SPU seeks public input on utility's future

Seattle Public Utilities (SPU) is seeking the public’s help in developing a strategic business plan to guide the utility’s investments, services and rates through the year 2020.

A series of community meetings will provide public direction for the utility:

•Wednesday, Feb. 5, from 6 to 8:30 p.m., at Garfield Community Center (2323 E. Cherry St.);

•Feb. 20, from 6 to 8:30 p.m., at Magnuson Park’s Brig (6344 N.E. 74th St.);

•Feb. 22, from 10 a.m. to 12:30 p.m., at North Seattle Community College (9600 College Way N.), Room CC1161 in the Conference Center; and

•March 1, from 10 a.m. to 12:30 p.m., at Van Asselt Community Center (2820 S. Myrtle St.).

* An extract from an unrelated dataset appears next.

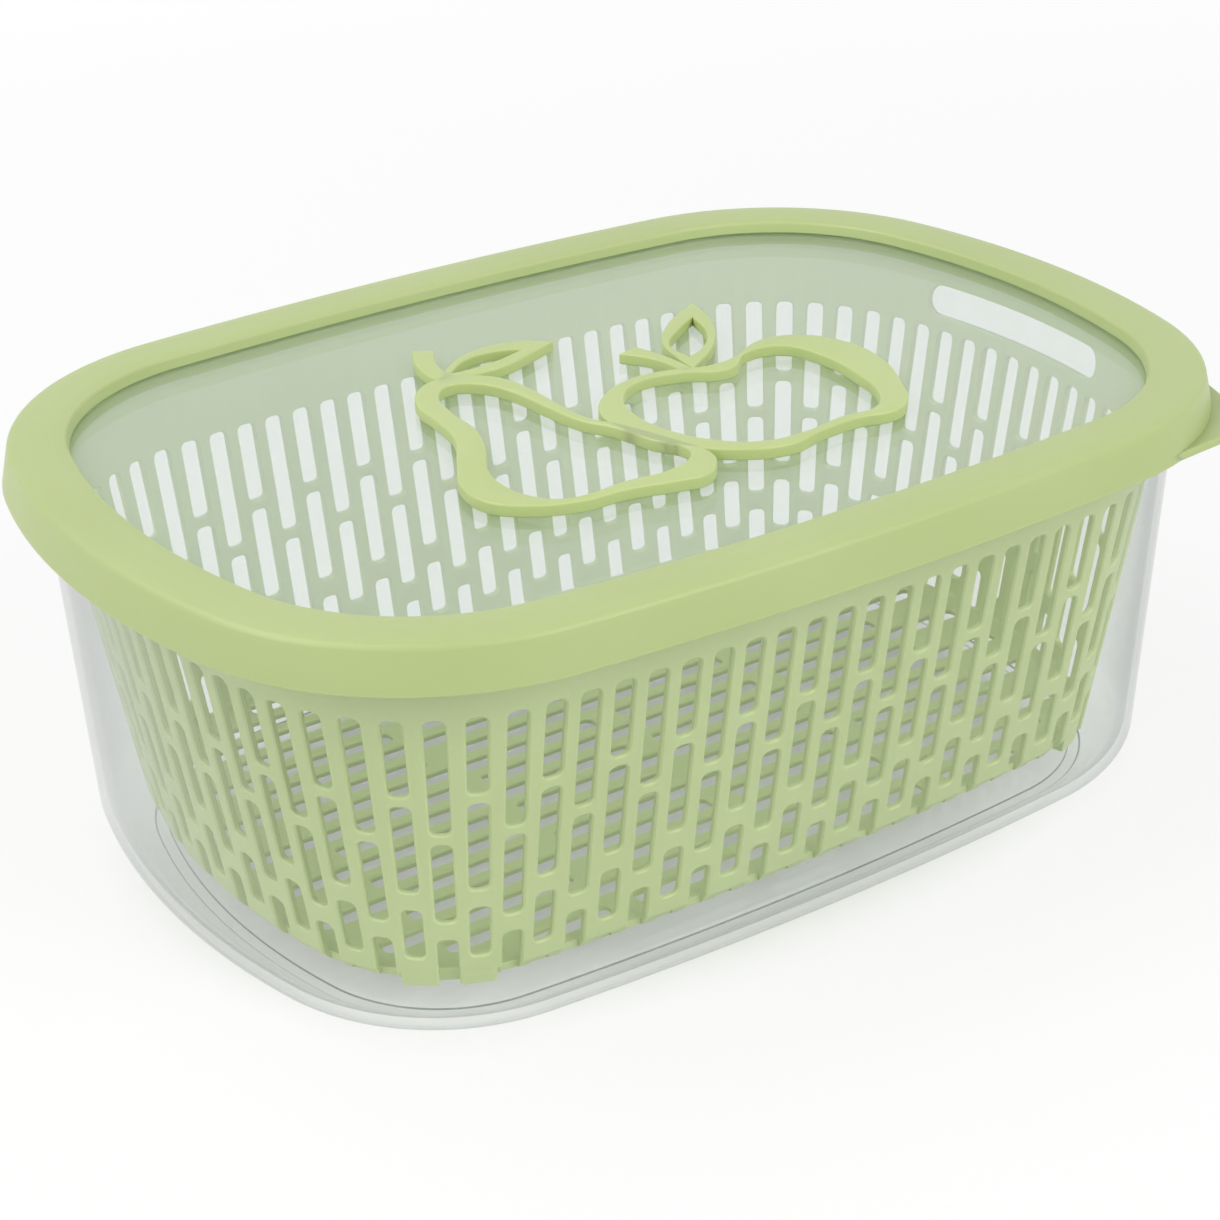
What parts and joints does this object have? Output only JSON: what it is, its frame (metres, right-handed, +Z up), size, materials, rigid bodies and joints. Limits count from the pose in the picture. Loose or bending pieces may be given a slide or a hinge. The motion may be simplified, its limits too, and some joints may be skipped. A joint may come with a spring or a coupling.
{
  "type": "produce keeper",
  "caption": "Clear tub with a slotted draining basket hung in its rim and a lift-off lid with a clear window and a raised fruit outline, for keeping fruit and vegetables",
  "frame": {"origin": "centre of the tub's foot, on the surface that it stands on", "axes": "+Z up, +X along the tub, +Y across it; the lid's pull tab is on the +X -Y corner"},
  "size_m": [0.3052, 0.2172, 0.1129],
  "materials": {
    "clear_tub": "clear moulded polystyrene, glossy",
    "green_basket": "moulded polypropylene, pale leaf green, satin",
    "green_lid": "moulded polypropylene, pale leaf green, satin",
    "clear_window": "clear moulded polystyrene, glossy",
    "green_grip": "moulded polypropylene, pale leaf green, satin"
  },
  "bodies": {
    "tub": {"container": "clear_tub", "basket": "green_basket"},
    "lid": {"lid_rim": "green_lid", "lid_window": "clear_window", "fruit_grip": "green_grip"}
  },
  "joints": [
    {"name": "lid_lift", "type": "slide", "parent": "tub", "child": "lid", "axis": [0, 0, 1], "range_m": [0, 0.15]}
  ]
}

In addition to the public meetings around the city, SPU will conduct targeted outreach to low-income and African-American community members, as well as in-language focus groups with Vietnamese-, Chinese-, Spanish-, Somali-, and Khmer-speaking communities.

Customers who can’t attend a community meeting are invited to take a survey online and learn more at www.seattle.gov/util.

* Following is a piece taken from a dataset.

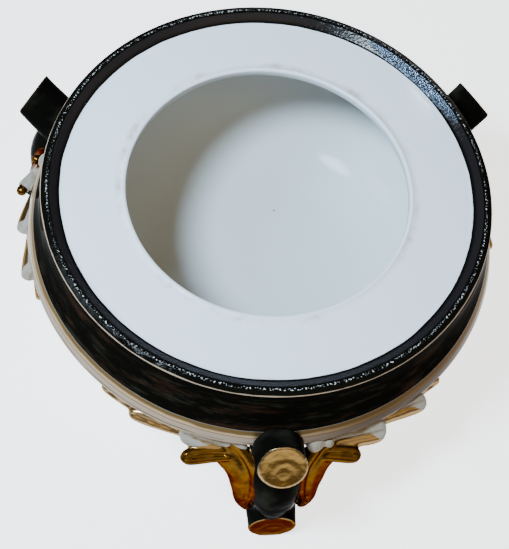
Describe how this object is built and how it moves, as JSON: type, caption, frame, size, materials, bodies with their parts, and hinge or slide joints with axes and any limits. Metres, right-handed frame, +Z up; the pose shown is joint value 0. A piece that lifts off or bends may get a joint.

Last year, Seattle City Council asked SPU to develop a predictable and transparent six-year business plan for water, sewer and garbage/recycling rates. In creating the strategic plan, the utility was asked to conduct an activity-by-activity evaluation of its spending to identify reasonable future growth in costs and rates.

As a starting point for its discussion with customers, SPU has developed a baseline estimate of the cost of maintaining its operations at current service levels. With no changes in its present business plans, the utility would require rate increases of about 4.7 percent a year, for the next six years. For an average household, utility bills would go from $325 in 2015 to $422 in 2020 — about $16 a year.

The main drivers of those projected baseline rate increases are inflation, 53 percent; debt payment, 28 percent; contracts, 12 percent; and taxes, 7 percent.

The business plan, which will be presented to the mayor and City Council this summer, will address not only growth in utility rates from a perspective of covering SPU’s operating costs — but also the growth in utility bills from the perspective of customers’ ability to pay.